El término “ciclo revolucionario” suele usarse en la historiografía para agrupar una serie de revoluciones cercanas tanto en lo cronológico como en el contenido (ideología, protagonistas, fines). Así, se suele hablar de la “revolución atlántica” para agrupar a la Independencia de los Estados Unidos y a la Revolución francesa; o de la “revolución de 1848” para referirse a la serie de revueltas de talante liberal y antiabsolutista que se dieron a lo largo de toda Europa, desde Francia hasta Italia, pasando por la Confederación Germánica y el Imperio Austríaco. El año 1968 puede ser considerado también como el comienzo de un ciclo revolucionario: el de las revoluciones del 68. Ese año convergieron el Mayo francés con la Primavera de Praga, el movimiento estudiantil mexicano (que terminarían en la célebre matanza de matanza de la plaza de Tlatelolco) y las protestas antibelicistas de los Estados Unidos. Año del apogeo de la moda hippie, la emancipación sexual, el anticolonialismo, la lucha feminista contra el patriarcado, la lucha por los derechos civiles, entre otros.

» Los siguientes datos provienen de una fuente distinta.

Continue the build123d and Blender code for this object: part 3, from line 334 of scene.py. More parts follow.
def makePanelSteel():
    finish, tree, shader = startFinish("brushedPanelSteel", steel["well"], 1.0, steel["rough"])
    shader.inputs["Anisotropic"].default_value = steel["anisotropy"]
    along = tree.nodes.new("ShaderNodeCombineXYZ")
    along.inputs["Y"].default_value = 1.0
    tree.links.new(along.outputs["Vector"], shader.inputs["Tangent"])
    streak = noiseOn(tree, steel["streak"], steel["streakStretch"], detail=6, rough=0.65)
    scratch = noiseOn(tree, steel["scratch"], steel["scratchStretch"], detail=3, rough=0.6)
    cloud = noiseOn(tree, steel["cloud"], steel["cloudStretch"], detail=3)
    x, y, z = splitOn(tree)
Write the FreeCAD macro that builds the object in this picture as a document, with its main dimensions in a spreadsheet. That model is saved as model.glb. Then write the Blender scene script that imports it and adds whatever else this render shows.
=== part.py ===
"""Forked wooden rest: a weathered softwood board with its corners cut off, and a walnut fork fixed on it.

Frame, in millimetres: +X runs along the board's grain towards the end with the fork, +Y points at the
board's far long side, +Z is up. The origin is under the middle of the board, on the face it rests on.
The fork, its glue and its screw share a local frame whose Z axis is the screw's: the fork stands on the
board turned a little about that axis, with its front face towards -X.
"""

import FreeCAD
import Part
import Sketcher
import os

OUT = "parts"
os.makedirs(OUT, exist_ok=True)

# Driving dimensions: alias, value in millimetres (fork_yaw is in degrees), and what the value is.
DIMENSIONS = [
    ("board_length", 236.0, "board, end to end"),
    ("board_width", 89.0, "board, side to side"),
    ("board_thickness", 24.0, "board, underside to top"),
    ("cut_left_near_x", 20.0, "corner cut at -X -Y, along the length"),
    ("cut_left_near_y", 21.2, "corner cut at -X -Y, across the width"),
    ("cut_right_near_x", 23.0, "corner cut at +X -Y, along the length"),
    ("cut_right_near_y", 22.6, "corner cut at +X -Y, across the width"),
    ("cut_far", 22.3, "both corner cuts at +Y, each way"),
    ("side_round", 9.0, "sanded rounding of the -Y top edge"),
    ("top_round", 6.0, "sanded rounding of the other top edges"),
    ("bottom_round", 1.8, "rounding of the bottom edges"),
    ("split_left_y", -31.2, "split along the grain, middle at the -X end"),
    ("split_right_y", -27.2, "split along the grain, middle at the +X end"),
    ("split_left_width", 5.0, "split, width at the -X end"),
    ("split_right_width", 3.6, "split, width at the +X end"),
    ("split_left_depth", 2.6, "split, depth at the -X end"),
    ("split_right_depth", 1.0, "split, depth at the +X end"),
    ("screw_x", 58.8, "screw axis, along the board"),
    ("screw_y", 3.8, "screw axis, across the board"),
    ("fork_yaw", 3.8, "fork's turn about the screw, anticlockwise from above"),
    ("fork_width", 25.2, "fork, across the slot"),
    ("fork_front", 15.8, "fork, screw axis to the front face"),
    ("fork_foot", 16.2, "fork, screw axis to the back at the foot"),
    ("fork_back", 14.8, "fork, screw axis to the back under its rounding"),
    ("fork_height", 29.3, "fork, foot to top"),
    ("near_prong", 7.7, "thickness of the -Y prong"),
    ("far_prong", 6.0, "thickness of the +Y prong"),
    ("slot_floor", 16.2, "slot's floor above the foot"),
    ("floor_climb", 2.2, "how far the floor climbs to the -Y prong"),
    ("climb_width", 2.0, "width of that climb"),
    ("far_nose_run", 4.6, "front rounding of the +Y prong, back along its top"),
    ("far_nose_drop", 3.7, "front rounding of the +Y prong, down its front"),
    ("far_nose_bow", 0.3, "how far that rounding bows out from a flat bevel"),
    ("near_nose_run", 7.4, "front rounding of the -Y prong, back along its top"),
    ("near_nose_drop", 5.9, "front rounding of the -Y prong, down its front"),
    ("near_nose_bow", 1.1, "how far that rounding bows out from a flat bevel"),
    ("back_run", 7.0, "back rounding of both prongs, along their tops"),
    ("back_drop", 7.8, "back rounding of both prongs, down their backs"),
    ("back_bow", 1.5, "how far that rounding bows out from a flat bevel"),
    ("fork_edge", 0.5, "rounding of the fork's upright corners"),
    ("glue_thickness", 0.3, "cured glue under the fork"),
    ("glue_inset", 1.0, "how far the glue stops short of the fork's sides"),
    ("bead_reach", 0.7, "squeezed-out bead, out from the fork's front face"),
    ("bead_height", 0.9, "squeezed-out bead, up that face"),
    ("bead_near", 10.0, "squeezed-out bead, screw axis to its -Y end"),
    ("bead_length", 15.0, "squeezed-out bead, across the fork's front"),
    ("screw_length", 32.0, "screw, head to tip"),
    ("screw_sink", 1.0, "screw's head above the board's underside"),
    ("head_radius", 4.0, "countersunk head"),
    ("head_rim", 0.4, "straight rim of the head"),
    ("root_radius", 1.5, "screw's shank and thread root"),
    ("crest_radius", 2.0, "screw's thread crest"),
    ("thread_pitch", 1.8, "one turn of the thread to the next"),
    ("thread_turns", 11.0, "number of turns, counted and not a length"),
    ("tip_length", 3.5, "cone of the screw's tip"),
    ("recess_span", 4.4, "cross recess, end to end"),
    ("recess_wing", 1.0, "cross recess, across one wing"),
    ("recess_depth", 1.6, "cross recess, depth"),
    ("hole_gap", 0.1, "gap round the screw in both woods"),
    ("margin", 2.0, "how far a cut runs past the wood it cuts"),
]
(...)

Terminado el año de 1968 pocos se hubieran aventurado a ponderar las consecuencias que estas jornadas de protesta tendrían en el mundo occidental. A pesar de que todas estas insurrecciones fracasaron en sus fines inmediatos, el mundo es hoy lo que quienes protestaban en el 68 querían que fuese. Y es que en estas protestas irrumpió una juventud ansiosa de cambios profundos que no encontraba lugar en una sociedad que percibía como estrecha y oprimida, llena de convencionalismos trasnochados y urgida de cambios profundos. Una juventud dispuesta subvertir todo orden, que ya no quería instaurar la dictadura del proletariado, sino la dictadura de sus pasiones. Una juventud dispuesta a demoler los valores tradicionales y no dejarse oprimir por ninguna autoridad ni ninguna regla externa a su conciencia.
Al referirse a esta juventud, Giovannino Guareschi, el célebre creador de Don Camilo (el viejo párroco rural italiano que habla con un crucifijo y se enfrenta contra el alcalde socialista de su pueblo), en su libro póstumo “Don Camilo y los jóvenes de hoy” (en el que el pobre cura tiene que enfrentarse no ya a los viejos socialistas, sino también a melenudos motociclistas, a maoístas y a sacerdotes sin fe), nos dice: “es imposible una investigación acerca del comportamiento de los jóvenes de hoy. Su cinismo y su desenfado, a menudo sacrílego, hacen de los jóvenes una generación despiadada e imprevisible. No hay obstáculos que puedan detener a los jóvenes, quizá ni siquiera la muerte”.
Las jornadas del 68 marcaron el hito fundacional de la revolución cultural. Una revolución que no buscaba asaltar el poder, sino acabar con la civilización occidental. Una revolución moral y espiritual, punto de inflexión que supuso el inicio de una nueva era: la posmodernidad. Una era marcada por el relativismo gnoseológico y moral, por el ateísmo hedonista, por la crisis de la racionalidad y por el nihilismo exacerbado (así lo manifiestan los grafitis del Mayo francés: “viva lo efímero” “gozad aquí y ahora” “yo decreto el estado de felicidad permanente”, “mis deseos son la realidad”).
Nuestro mundo, se ve claramente, es hijo de estas jornadas. Pero cabe preguntarnos, ¿acaso ya estamos escuchando los últimos estertores del 68? ¿no estamos viendo nacer a una juventud hastiada de tanto relativismo? ¿no lo manifiesta así la férrea resistencia de los países de Europa del este ante los intentos de ingeniería social? ¿acaso, la Manif pour tous (la versión francesa de la Marcha por la Vida), tan multitudinaria como el Mayo francés, no marca el inicio de una nueva era que deja atrás el espíritu del 68? ¿las Marchas por la vida alrededor del Mundo no manifiestan el despertar luego de tanto nihilismo, irracionalidad y sensibilidad exacerbada? Solo Dios lo sabe, pero cabe recordar lo que Guareschi, en el epígrafe de la última aventura de Don Camilo, en ese ya lejano 1968, escribió: “Así acaba también esta retahíla, cuyo único objeto era demostrar que el mundo cambia, pero que los hombres siguen siendo como Dios los ha creado, porque Dios no ha hecho ninguna reforma y sus leyes son perfectas e inmutables”.